C’est également le constat auquel s’est livré le Ministre malien des affaires étrangères, pour qui l’instabilité régionale est liée, en grande partie, à la détérioration continue de la situation politique et sécuritaire en Libye voisine.

Annonçant le lancement d’un « examen stratégique » de la MINUSMA pour lui permettre de s’adapter à l’évolution de son théâtre d’opérations, M. Ladsous a indiqué que le Secrétaire général formulera des recommandations dans le prochain rapport qu’il présentera au Conseil de sécurité en juin, soit un mois avant la prorogation du mandat de la Mission.

À cet égard, le Chef de la diplomatie malienne a rappelé que son gouvernement avait formulé ses propres recommandations en vue de rendre la MINUSMA, qui souffre, selon lui, de « déficit opérationnel », davantage « proactive ».  En effet, a rappelé M. Diop, avec 80 Casques bleus tués en seulement trois ans d’exercice, la MINUSMA est malheureusement devenue « l’opération de maintien de la paix la plus meurtrière ».  M. Ladsous a dénoncé les attaques répétées des mouvements Ansar Eddine et Al-Mourabitoun.

S’agissant des allégations de violations des droits de l’homme signalées dans le rapport, le Ministre malien des affaires étrangères a estimé que les 34 incidents survenus au cours de la période à l’examen « ne permettent pas de distinguer les cas imputés aux Forces de défense et de sécurité au Mali ». 

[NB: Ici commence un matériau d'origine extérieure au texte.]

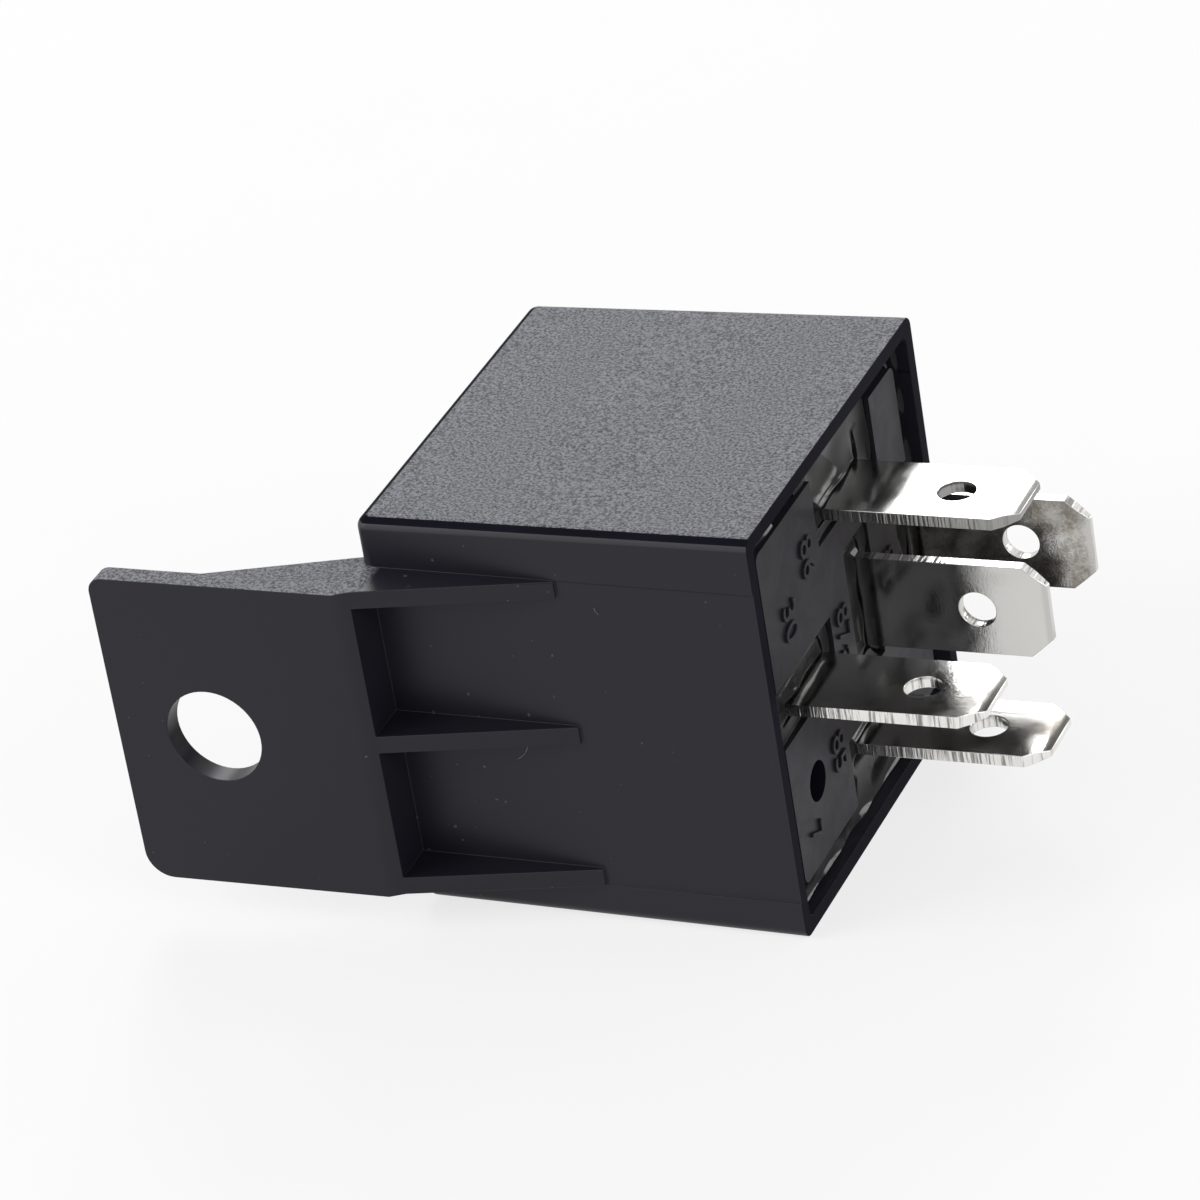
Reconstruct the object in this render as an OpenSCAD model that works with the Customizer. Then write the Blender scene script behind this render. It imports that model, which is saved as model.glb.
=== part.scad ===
// Five-blade changeover relay for vehicles, in a moulded case with a mounting tab.
// Millimetres. +X is the way the blades point, -Y the side of the mounting tab, +Z up.
// Inside the modules x = 0 is the closed end of the case, y = 0 its front face at the rim
// and z = 0 the lower side of the rim. placed() then moves the origin to the middle of
// the lowest face of the bounding box.

/* [Case] */
// Depth of the case from closed end to rim
case_depth = 25.85; // [25.4:0.05:30]
// Width of the case, front face to back face
case_width = 29; // [28.8:0.1:34]
// Height of the case
case_height = 28; // [27.6:0.1:34]
// Draft of each side face over the depth
case_draft = 0.34; // [0.1:0.02:0.4]
// Wall of the case behind the base
case_wall = 1.3; // [1.1:0.05:1.4]
// Wall of the case at the rim, round the base
rim_wall = 1; // [0.7:0.05:1.05]
// Wall of the closed end
end_wall = 1.2; // [0.8:0.05:1.2]
// Rounding of the outer edges
edge_round = 0.8; // [0.4:0.05:1]
// Depth of the flat sunk into the front face between the outer ribs
panel_sink = 0.08; // [0.04:0.01:0.15]

/* [Mounting tab] */
// Reach of the tab beyond the closed end
tab_reach = 17.15; // [15:0.05:20]
// Height of the tab
tab_height = 21.7; // [19:0.1:24]
// Thickness of the tab
tab_thick = 1.5; // [1.2:0.1:2]
// How far the tab stands in front of the front face
tab_proud = 3.3; // [2.8:0.1:4]
// How far the middle of the tab lies below the middle of the case
tab_drop = 0.45; // [0:0.05:0.8]
// Diameter of the screw hole
tab_hole_d = 6.4; // [5.2:0.1:6.6]
// Distance of the screw hole from the free end
tab_hole_inset = 6.7; // [5:0.1:8]
// Corner radius at the upper end of the free edge
tab_round_top = 1; // [0.5:0.1:3]
// Corner radius at the lower end of the free edge
tab_round_bottom = 1.8; // [0.5:0.1:3]
// Thickness of the ribs and of the webs behind the tab
rib_thick = 1.2; // [0.8:0.1:1.6]
// Length of the front ribs
rib_length = 12.35; // [8:0.05:16]
// Length of the webs behind the tab
web_length = 13.35; // [8:0.05:14.5]

/* [Base] */
// Depth of the base face below the rim
base_recess = 0.6; // [0.3:0.05:1]
// Thickness of the base
base_thick = 2.8; // [2.4:0.1:3]
// Depth of the blade pockets and of the edge channel
pocket_depth = 1.4; // [1.1:0.1:1.6]
// Level of the resin below the base face
resin_sink = 0.65; // [0.3:0.05:0.9]
// Width of the edge channel round the base face
channel_width = 1.4; // [1:0.1:1.8]
// Diameter of the vent hole
vent_d = 2.6; // [2:0.1:3]

/* [Blades] */
// Width of a blade
blade_width = 6.3; // [6:0.1:6.5]
// Thickness of a blade
blade_thick = 0.8; // [0.6:0.05:0.85]
// Reach of the blades beyond the rim
blade_reach = 11.6; // [9:0.1:14]
// Diameter of the latch hole in a blade
blade_hole_d = 2.4; // [1.6:0.1:2.6]
// Distance of the latch hole from the blade tip
blade_hole_inset = 4.7; // [4:0.1:5.5]
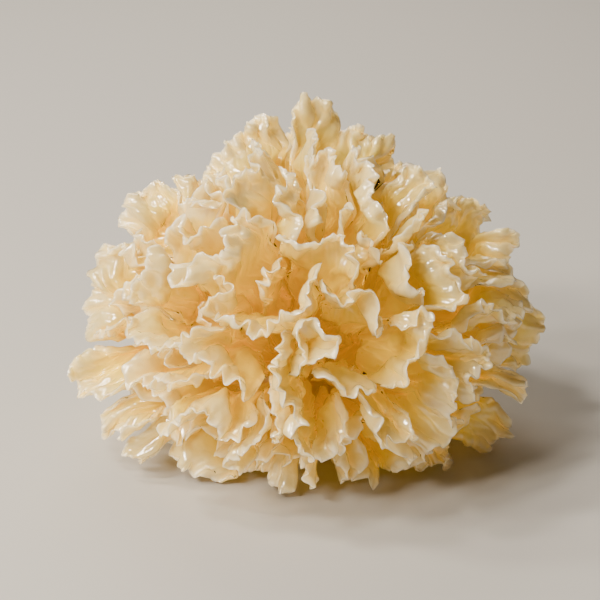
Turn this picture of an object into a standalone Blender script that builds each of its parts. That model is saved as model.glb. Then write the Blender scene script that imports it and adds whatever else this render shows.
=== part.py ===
"""A snow fungus: one ball of thin ruffled fronds that all leave a low, flat-cut base.

Every frond is a thin sheet that rises from the base, leans over and ends in a winding rim. The rims lie
on a dome.
The ones in front are drawn as they are seen from the front, in picture units of the front view.
The ones behind follow rows round the dome that wander up and down together, so that no two meet.
"""

import math

import bmesh
import bpy
from mathutils import Vector

MM = 0.001

# The dome that most rims lie on: an ellipsoid, cut off by the surface that the fungus rests on.
DOME_HALF_WIDTH = 51.7 * MM
DOME_HALF_HEIGHT = 42.5 * MM
DOME_CENTRE = Vector((0.0, 0.0, 30.0 * MM))

# The fronds spread from one point inside the base and sag outwards under their own weight.
SPREAD_POINT = Vector((0.0, 0.0, 12.0 * MM))
SAG = 9.0 * MM
SAG_REACH = 50.0 * MM

# Past this share of the way to its rim a frond leans down over the dome, most where it stands level.
BEND_AT = 0.66
LEAN = 6.0 * MM

BASE_RADIUS = 17.4 * MM
BASE_SIDES = 16
BASE_RINGS = 10
ROOT_GAP = 0.35 * MM
ROOT_RADIUS = BASE_RADIUS + ROOT_GAP
FROND_THICKNESS = 1.15 * MM

# The front view: one picture unit is this wide at the dome's centre, seen from this far and this high.
UNIT = 0.230 * MM
EYE_DISTANCE = 500.0 * MM
EYE_ELEVATION = math.radians(20.0)
PICTURE_CENTRE = (300.0, 300.0)
DOME_CENTRE_SEEN_AT = (306.0, 315.0)

VIEW_RIGHT = Vector((1.0, 0.0, 0.0))
VIEW_UP = Vector((0.0, math.sin(EYE_ELEVATION), math.cos(EYE_ELEVATION)))
VIEW_AHEAD = Vector((0.0, math.cos(EYE_ELEVATION), -math.sin(EYE_ELEVATION)))

CREAM = (0.86, 0.74, 0.54, 1.0)
AMBER = (0.62, 0.40, 0.16, 1.0)

# Rims at the outline: picture x and y, and how many millimetres nearer than the dome's centre they stand.
OUTLINE_RIMS = {
    "crown_peak": [
        (292, 117, 4), (296, 104, 1.5), (301, 96, -0.5), (308, 93, 1), (316, 98, -0.5), (324, 96, 1),
        (331, 101, -0.5), (334, 111, -2.5), (336, 124, -5), (343, 131, -3), (353, 127, -4.5),
        (361, 129, -3), (367, 138, -4.5), (377, 139, -3), (390, 134, -4.5), (394, 141, -7),
        (390, 146, -11),
    ],
    "crown_left": [
        (214, 192, 15), (209, 188, 11), (209, 182, 7), (202, 178, 4.5), (208, 168, 4.5), (209, 160, 2.5),
        (214, 152, 3.5), (222, 151, 5), (227, 144, 3), (234, 142, 4), (244, 134, 1), (248, 124, 3),
        (254, 116, 0), (262, 114, 1.5), (268, 120, 3.5), (275, 115, 1), (282, 114, -0.5),
    ],
    "left_shoulder": [
        (146, 233, 19), (143, 239, 15), (139, 233, 11), (136, 238, 7), (130, 233, 3), (122, 227, 1),
        (119, 218, -1), (124, 211, 1), (126, 203, 2.5), (131, 196, 0.5), (140, 194, -1), (148, 187, 1),
        (155, 182, -0.5), (163, 183, 2), (171, 188, 4.5), (180, 194, 7), (182, 200, 11), (190, 198, 15),
        (193, 204, 19), (201, 203, 23),
    ],
    "left_back_lobe": [
        (166, 187, -15.5), (173, 178, -17), (181, 176, -15), (190, 177, -17), (199, 180, -15.5),
        (206, 186, -12), (214, 182, -8),
    ],
    "left_flank": [
        (130, 243, 15), (124, 249, 11), (119, 243, 7), (110, 245, 4.5), (103, 242, 2), (97, 247, -0.5),
        (92, 257, 1), (95, 267, -0.5), (93, 277, 1), (95, 287, -1), (89, 299, 1), (84, 309, -1),
        (88, 321, 1), (86, 331, -1), (94, 338, 1), (99, 332, 5), (103, 337, 9), (106, 330, 13),
        (110, 335, 17),
    ],
    "left_tongue": [
        (103, 348, -9), (98, 353, -5), (97, 348, -1), (88, 351, 1.5), (80, 353, 4), (72, 362, 4.5),
        (67, 374, 5), (74, 383, 4), (79, 391, 6), (88, 396, 8), (101, 397, 10.5), (106, 391, 13.5),
        (110, 397, 16.5), (116, 391, 19.5), (121, 397, 22.5),
    ],
    "left_low_lobe": [
        (108, 408, 11), (102, 414, 10.5), (97, 422, 9), (99, 430, 11), (99, 437, 9), (108, 440, 10.5),
        (113, 434, 14), (118, 438, 18), (124, 432, 22),
    ],
    "right_ruffle": [
        (391, 166, 18), (397, 174, 20.5), (404, 168, 22.5), (412, 164, 20.5), (421, 168, 22.5),
        (427, 176, 21), (431, 184, 23.5), (425, 194, 26), (421, 204, 28.5),
    ],
    "right_back_lobe": [
        (424, 177, -4), (431, 170, -6.5), (440, 171, -8.5), (448, 179, -7), (447, 190, -9),
    ],
    "right_shoulder": [
        (447, 209, 16), (449, 203, 12), (455, 205, 8), (458, 199, 4), (465, 197, 1.5), (473, 198, -0.5),
        (481, 205, 1), (487, 215, -0.5), (489, 226, 1),
    ],
    "right_hook": [
        (497, 236, 3), (506, 233, 5.5), (515, 231, 8), (518, 242, 6), (513, 251, 8), (511, 261, 6),
        (506, 266, 10), (502, 260, 14), (498, 266, 18),
    ],
    "right_back_ear": [
        (529, 311, -7), (537, 309, -9.5), (544, 317, -11.5), (545, 328, -10), (538, 340, -11.5),
        (531, 344, -13.5), (527, 352, -12), (528, 362, -13.5), (525, 372, -12),
    ],
    "right_tip": [
        (495, 368, 10), (502, 371, 12.5), (511, 376, 15), (522, 379, 17), (531, 384, 19), (531, 394, 17),
        (525, 402, 18.5), (515, 405, 21),
    ],
    "right_skirt": [
        (519, 414, 0), (514, 423, 2.5), (512, 434, 0), (505, 443, 2.5), (496, 444, 0.5), (490, 450, 3),
        (480, 452, 1.5), (469, 450, 3),
    ],
}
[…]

De même, a-t-il ajouté, le chiffre de « 265 prisonniers détenus pour des raisons liées au conflit et au terrorisme » ne correspond pas aux informations dont dispose le Ministère de la justice de son pays.  À la suite du Secrétaire général dans son rapport, M. Diop a rappelé les obstacles qui empêchent les autorités judiciaires du Mali d’engager des poursuites pénales contre les auteurs de violations, notamment le manque de ressources et les difficultés à mener des enquêtes dans le nord du pays.